Editor ©RapidTVNews | 05-09-2010
After a four-month beta period, the BBC is to launch a new version of its hugely popular iPlayer OTT video console and among the key features will be the ability to integrate a social network account that let users add a social dimension to viewing and listening.
Furthermore in what could be a key signifier for the future direction of the iPlayer, The BBC has been working with laptop manufacturers to pre-install the iPlayer desktop manager on their machines.
On the eve of the launch, Head of BBC iPlayer James Hewines revealed that despite the console’s continued success, racking up millions of video views a month, the corporation could not afford to rest on its laurels and that the impetus for change had come from two directions: “A main theme here is personalisation…Secondly; we wanted to connect BBC iPlayer up with the users' online interactions with friends. While social networks are now a well established phenomenon, socially enhanced TV and radio aren't. It's early days yet, but we're pretty sure that this is going to be an important facility in the near future. Together, we hope these features represent a crucial evolutionary step in the enjoyment of online TV and radio. Until now, the focus has been on getting programmes to users packaged in a coherent experience - this next step is about allowing users to interact with the service and each other around our programmes.”The full functionality - such as social, subscriptions and favourites are expected to arrive in 2011.
On the laptop front, The BBC said that Sony will embed the iPlayer within its next shipment of VAIO laptops, due to arrive in the UK later in September 2010 and that it hoped to announce further partnerships very soon.

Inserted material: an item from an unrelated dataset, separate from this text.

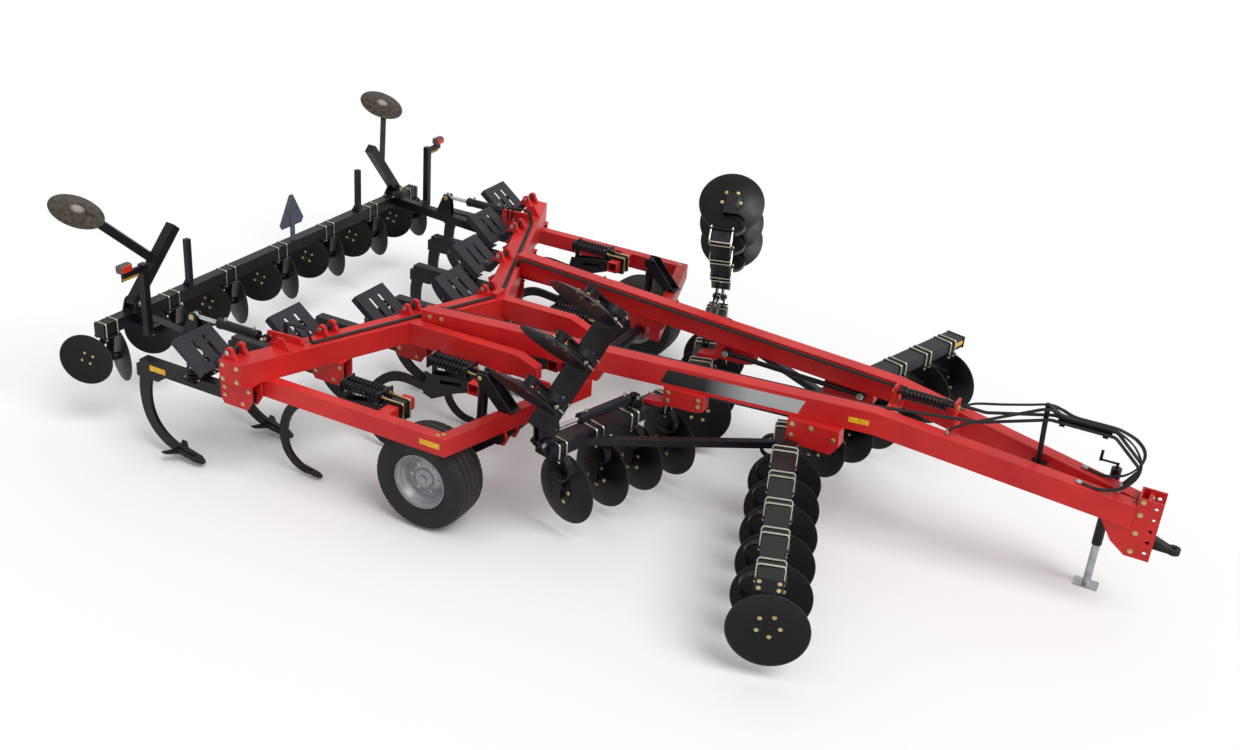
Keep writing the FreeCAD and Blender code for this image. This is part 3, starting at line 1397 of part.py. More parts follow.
def leveler_blade_normal(side):
    """From a blade's centre back to its hub, towards the middle of the pair."""
    turn = math.radians(LEVELER_TOE)
    return vec(-math.sin(turn), -side * math.cos(turn), 0)


def leveler_hanger(y, side):
    """A bent flat bar from the leveler's bar down to a blade's hub."""
    x, blade_y = leveler_blade_place(y, side)
    centre = vec(x, blade_y, LEVELER_AXIS_Z)
    inward = leveler_blade_normal(side)
    end = centre + inward * 60
    profile = [
        (LEVELER_BAR_X - 42, LEVELER_BAR_BOTTOM),
        (LEVELER_BAR_X + 42, LEVELER_BAR_BOTTOM),
        (LEVELER_BAR_X + 30, LEVELER_BAR_BOTTOM - 60),
        (end.x + 34, LEVELER_AXIS_Z + 10),
        (end.x + 20, LEVELER_AXIS_Z - 34),
        (end.x - 20, LEVELER_AXIS_Z - 34),
        (end.x - 34, LEVELER_AXIS_Z + 10),
        (LEVELER_BAR_X - 50, LEVELER_BAR_BOTTOM - 60),
    ]
    plate = side_plate(profile, end.y - 8, 16)
    hub = rod(end, centre + inward * 0.3, 34)
    return plate.fuse(hub)


def leveler_hangers():
    return [leveler_hanger(y, -1).fuse([leveler_hanger(y, 1), hanger_seat(y)]).removeSplitter()
            for y in leveler_stations()]


def hanger_seat(y):
    """The clamp plate under the bar that joins a pair's two hangers."""
    return Part.makeBox(LEVELER_BAR_SIZE - 10, 160, 14, vec(LEVELER_BAR_X - LEVELER_BAR_SIZE / 2 + 5, y - 80, LEVELER_BAR_BOTTOM - 14))


def leveler_blades():
    blades = []
    for y in leveler_stations():
        for side in (-1, 1):
            x, blade_y = leveler_blade_place(y, side)
            disc = blade(LEVELER_BLADE_RADIUS, 30, 6)
            if side > 0:
                disc = disc.mirror(vec(0, 0, 0), vec(0, 1, 0))
            else:
                disc = disc.copy()
            disc.rotate(vec(0, 0, 0), vec(0, 0, 1), -side * LEVELER_TOE)
            disc.translate(vec(x, blade_y, LEVELER_AXIS_Z))
            blades.append(disc)
    return blades


WING_HUB = (-4306.0, WING_AXIS_Y + 215.0, 1950.0)


def leveler_wing():
    """The left end wing, folded up and in: its tube, the arm across it and the blade."""
    bottom = vec(WING_AXIS_X, WING_AXIS_Y, WING_AXIS_Z)
    top = vec(WING_AXIS_X + 40, WING_AXIS_Y - 486, WING_AXIS_Z + 562)
    along = top - bottom
    along.normalize()
    fork = bottom + along * 400
    hub = vec(*WING_HUB)
    tube = bar(bottom + along * 10, top, WING_TUBE, WING_TUBE, 0, vec(1, 0, 0))
    arm = bar(fork, hub + vec(40, -30, -40), 56, 76)
    eye = rod(bottom - vec(WING_TUBE / 2, 0, 0), bottom + vec(WING_TUBE / 2, 0, 0), 40)
    hole = rod(bottom - vec(80, 0, 0), bottom + vec(80, 0, 0), 16.5)
    disc = blade(LEVELER_BLADE_RADIUS, 30, 6)
    disc.rotate(vec(0, 0, 0), vec(0, 0, 1), -25)
    disc.rotate(vec(0, 0, 0), vec(1, 0, 0), 95)
    disc.translate(hub)
    axis = vec(math.sin(math.radians(25)), math.cos(math.radians(25)), 0)
    turn = FreeCAD.Rotation(vec(1, 0, 0), 95)
    axis = turn.multVec(axis)
    boss = rod(hub - axis * 70, hub + axis * 4, 42)
    return tube.fuse([arm, eye, boss]).cut(hole).fuse(disc).removeSplitter()


def lamp():
    return Part.makeBox(80, 130, 70, vec(POST_X - 40, POST_Y + 140, POST_TOP - 10))


def emblem():
    """A blank triangular sign, its corners cut, on a short stem."""
    base = LEVELER_BAR_TOP
    y = 189.0
    half = 178.0
    low = base + 150
    high = base + 470
    outline = [
        (-half, low + 46),
        (-half + 30, low),
        (half - 30, low),
        (half, low + 46),
        (26, high),
        (-26, high),
    ]
    x = LEVELER_BAR_X + 20
    sign = face_of([vec(x, y + a, z) for a, z in outline]).extrude(vec(6, 0, 0))
    stem = Part.makeBox(12, 60, 300, vec(x + 6, y - 30, base))
    return sign.fuse(stem).removeSplitter()


# tongue
def tongue_spring():
    """The hitch link's spring between the beams, on its rod and red plate."""
    z = 1320.0
    coil = rod(vec(2270, 0, z), vec(2600, 0, z), 52)
    stem = rod(vec(2180, 0, z), vec(2720, 0, z), 16)
    collars = [rod(vec(2258, 0, z), vec(2270, 0, z), 60), rod(vec(2600, 0, z), vec(2612, 0, z), 60)]
    return coil.fuse([stem] + collars).removeSplitter()


def tongue_plates():
    """Cross members between the beams, with the ears that hold the spring's rod."""
    pieces = []
    for x in (2200.0, 2690.0):
        half = beam_outer_y(x) - BEAM_WIDTH + 4
        low = beam_bottom(x) + 30
        member = Part.makeBox(60, 2 * half, 120, vec(x - 30, -half, low))
        ear = Part.makeBox(22, 130, 1380 - low - 100, vec(x - 11, -65, low + 100))
        hole = rod(vec(x - 40, 0, 1320), vec(x + 40, 0, 1320), 16.3)
        whole = member.fuse(ear).cut(hole)
        pieces.append(whole.cut(main_beam()).cut(mirrored(main_beam())).removeSplitter())
    return pieces


def hose_mast():
    """A bent round bar that carries the hoses over the tongue."""
    x = 3379.0
    start = beam_top(x) - 60
    member = Part.makeBox(120, 2 * (beam_outer_y(x + 60) - BEAM_WIDTH + 2), 16, vec(x - 60, -(beam_outer_y(x + 60) - BEAM_WIDTH + 2), start - 16))
    post = rod(vec(x, 0, start - 8), vec(x - 27, 0, 1560), 20)
    top = rod(vec(x - 27, 0, 1550), vec(x + 80, 0, 1490), 20)
    rack = Part.makeBox(400, 44, 60, vec(x + 70, -22, 1430))
    clips = [Part.makeBox(40, 150, 8, vec(x + offset, -75, 1438)) for offset in (90, 410)]
    member = member.cut(main_beam()).cut(mirrored(main_beam()))
    return member.fuse([post, top, rack] + clips).removeSplitter()


HOSE_RADIUS = 9.0
HOSE_BLOCK = 70.0              # half width of the block that the toolbar's hoses start from
HOSE_STEP = 20.0               # between hoses side by side


def hose(points, bend, radius=HOSE_RADIUS):
    """A round hose along straight runs joined by tangent arcs."""
    edges = []
    before = points[0]
    for i in range(1, len(points) - 1):
        corner = points[i]
        back = points[i - 1] - corner
        on = points[i + 1] - corner
        back.normalize()
        on.normalize()
        half = back.getAngle(on) / 2
        reach = bend / math.tan(half)
        middle = back + on
        middle.normalize()
        top = corner + middle * (bend / math.sin(half) - bend)
        edges.append(Part.LineSegment(before, corner + back * reach).toShape())
        edges.append(Part.Arc(corner + back * reach, top, corner + on * reach).toShape())
        before = corner + on * reach
    edges.append(Part.LineSegment(before, points[-1]).toShape())
    path = Part.Wire(edges)
    start = points[1] - points[0]
    ring = Part.Wire([Part.Circle(points[0], start, radius).toShape()])
    return path.makePipeShell([ring], True, True)


def toolbar_hoses():
    """Two hoses along the left arm of the toolbar to the leveler's cylinder."""
    hoses = []
    lift = TOOLBAR_TOP + HOSE_RADIUS + 0.3
    for i in range(2):
        ahead = 29 + HOSE_STEP * i
        end_y = LEVELER_ARM_Y - 142 + HOSE_STEP * i
        port_x = RAM_PIN_X + 70 + 2 * HOSE_STEP * i
        points = [
            vec(toolbar_x(HOSE_BLOCK + 5) + ahead, HOSE_BLOCK + 5, lift),
            vec(toolbar_x(end_y) + ahead, end_y, lift),
            vec(toolbar_x(end_y) + ahead - 40, end_y, lift + 120),
            vec(port_x, end_y, lift + 105),
            vec(port_x, end_y, RAM_PIN_Z - 20),
        ]
        hoses.append(hose(points, 30))
    return hoses


def tongue_hoses():
    """Two hoses along the left beam's inner face, up to the mast and over to their plugs."""
    hoses = []
    for i in range(2):
        side = 22 + HOSE_STEP * i
        near = 36 + HOSE_STEP * (1 - i)
        z = BEAM_TOP - 20

        def inner(x):
            return beam_outer_y(x) - BEAM_WIDTH - side

        points = [
            vec(BEAM_REAR_X + 23, inner(BEAM_REAR_X + 23), TOOLBAR_TOP + 0.3),
            vec(BEAM_REAR_X + 23, inner(BEAM_REAR_X + 23), z),
            vec(BEAM_BEND_X - 60, inner(BEAM_BEND_X - 60), z),
            vec(2900, 50 + near, 1300),
            vec(3400, near, 1455.4),
            vec(3880, near, 1455.4),
            vec(4120, near, 1240),
            vec(4010, near, 1060),
        ]
        hoses.append(hose(points, 60))
    return hoses


def beam_pair():
    left = main_beam().cut(toolbar())
    solids = both_sides([left])
    return solids


def toolbar_assembly():
    pieces = [toolbar()]
    for y in shank_stations():
        pieces.append(top_lug(y, 1))
        pieces.append(top_lug(y, -1))
        pieces.append(shank_bracket(y))
    gusset_y = TOOLBAR_END_Y - 424
    x = toolbar_x(gusset_y)
    profile = [
        (x - 95, TOOLBAR_TOP),
        (x + 95, TOOLBAR_TOP),
        (x + 20, TOOLBAR_TOP + 100),
        (x - 40, TOOLBAR_TOP + 100),
    ]
    gusset = side_plate(profile, gusset_y - 9, 18)
    pieces += both_sides([gusset])
    pieces.append(Part.makeBox(66, 2 * HOSE_BLOCK, 44, vec(APEX_X - 22, -HOSE_BLOCK, TOOLBAR_TOP)))
    return pieces[0].fuse(pieces[1:]).removeSplitter()


def main():
    os.makedirs("parts", exist_ok=True)
    save("rear_toolbar", [toolbar_assembly()])
    save("main_beams", beam_pair() + tongue_plates())
    save("side_rails", both_sides([rail_with_tube()]))
    save("cross_tubes", both_sides([cross_with_hangers()]))
    save("inner_rails", inner_rail_set())
    save("gang_hangers", both_sides([front_hanger(), rear_hanger()]))
    save("stabilizer_links", both_sides(stabilizers()))
    save("shank_arms", [shank_arm(y) for y in shank_stations()])
    save("ripper_shanks", [ripper_shank(y) for y in shank_stations()])
    save("shank_covers", [shank_cover(y) for y in shank_stations()])
    save("shank_springs", [shank_springs(y) for y in shank_stations()])
    places = chisel_places()
    save("chisel_arms", both_sides([chisel_arm(x, y) for x, y in places]))
    save("chisel_springs", both_sides([chisel_spring(x, y) for x, y in places]))
    save("chisel_shanks", both_sides([chisel_shank(x, y) for x, y in places]))
    save("front_gangs", both_sides(front_gang()))
    save("rear_gangs", both_sides(rear_gang()))
    for side in ("left", "right"):
        flip = mirrored if side == "right" else (lambda shape: shape)
        save("front_discs_" + side, [flip(s) for s in front_blades()])
        save("rear_discs_" + side, [flip(s) for s in rear_blades()])
        save("wing_" + side, [flip(s) for s in wing()])
        save("wing_discs_" + side, [flip(s) for s in wing_blades()])
        save("fold_rod_" + side, [flip(fold_rod())])
        save("wheel_" + side, [flip(wheel())])
        save("leveler_wing_" + side, [flip(leveler_wing())])
    save("fold_barrels", both_sides([fold_barrel()]))
    save("lift_shaft", [lift_shaft()])
    save("lift_anchors", both_sides([lift_anchor()]))
    save("lift_barrels", both_sides([lift_barrel()]))
    save("lift_rods", both_sides([lift_rod()]))
    save("leveler_brackets", both_sides([leveler_bracket()]))
    save("leveler_arms", both_sides([leveler_arm()]))
    save("leveler_barrels", both_sides([ram_barrel()]))
    save("leveler_rods", both_sides([ram_rod()]))
    save("leveler_bar", [leveler_bar()])
    save("leveler_hangers", leveler_hangers())
    save("leveler_discs", leveler_blades())
    save("rear_lamps", both_sides([lamp()]))
    save("emblem", [emblem()])
    save("tongue_spring", [tongue_spring()])
    save("hose_mast", [hose_mast()])
    save("toolbar_hoses", both_sides(toolbar_hoses()))
    save("tongue_hoses", both_sides(tongue_hoses()))
    save("hitch_head", [hitch_head()])
    save("hitch_eye", [hitch_eye()])
    save("jack_sleeve", [jack_sleeve()])
    save("jack_leg", [jack_leg()])


main()
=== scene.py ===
import bpy
import bmesh
import json
import math
import numpy as np
from mathutils import Matrix, Vector


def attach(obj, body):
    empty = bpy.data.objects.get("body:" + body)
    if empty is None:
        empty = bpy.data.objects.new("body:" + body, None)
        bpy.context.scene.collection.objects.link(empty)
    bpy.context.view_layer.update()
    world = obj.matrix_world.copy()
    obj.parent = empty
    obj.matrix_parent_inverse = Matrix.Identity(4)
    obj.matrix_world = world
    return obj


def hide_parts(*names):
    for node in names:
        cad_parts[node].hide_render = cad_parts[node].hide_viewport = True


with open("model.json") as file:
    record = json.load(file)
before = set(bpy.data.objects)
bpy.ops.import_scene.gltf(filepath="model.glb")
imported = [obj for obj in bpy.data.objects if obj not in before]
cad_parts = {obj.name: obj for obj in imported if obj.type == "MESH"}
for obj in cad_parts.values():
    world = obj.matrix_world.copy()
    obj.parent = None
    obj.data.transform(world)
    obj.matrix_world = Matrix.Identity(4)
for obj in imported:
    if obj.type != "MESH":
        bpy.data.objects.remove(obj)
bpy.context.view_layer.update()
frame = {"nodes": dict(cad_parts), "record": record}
nodes = frame["nodes"]
print("frame loaded:", len(nodes), "nodes")


# camera: the place and turn that show the machine from its front right, from above
cameraSet = {
    "place": (4.399, -9.871, 6.164),
    "yaw": -25.11,
    "pitch": 26.44,
    "roll": -4.80,
    "lens": 40.21,
}


def makeCamera(s):
    yaw, pitch, roll = (math.radians(s[k]) for k in ("yaw", "pitch", "roll"))
    ahead = Vector((math.sin(yaw) * math.cos(pitch), math.cos(yaw) * math.cos(pitch), -math.sin(pitch)))
    right = Vector((math.cos(yaw), -math.sin(yaw), 0))
    down = ahead.cross(right)
    across = math.cos(roll) * right + math.sin(roll) * down
    below = -math.sin(roll) * right + math.cos(roll) * down
    data = bpy.data.cameras.new("camera")
    data.lens = s["lens"]
    data.sensor_width = 36
    data.clip_end = 200
    camera = bpy.data.objects.new("camera", data)
    turn = Matrix((across, -below, -ahead)).transposed().to_4x4()
    camera.matrix_world = Matrix.Translation(Vector(s["place"])) @ turn
    bpy.context.scene.collection.objects.link(camera)
    bpy.context.scene.camera = camera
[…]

Commenting in a blog post on connected TV announcements at this year’s IFA exhibition in Berlin, Charles Tigges, a Senior Business Development Manager for the BBC’s Future Media &Telecoms division, confirmed that the BBC was monitoring closely developments in the area of connected TVs but ruled out for the present OTT streaming of content: “Pretty much any modern internet-connected TV with a browser has the potential to view the big-screen BBC iPlayer site, so it's pretty straightforward to bring the product to these devices...it's worth noting that the big-screen BBC iPlayer doesn't offer live streaming...and as such we can't yet converge live and on-demand viewing into one experience…It looks like in the next TV innovation cycle [12 months], the browser route might be best to scale web services in a TV environment, cost efficiently.”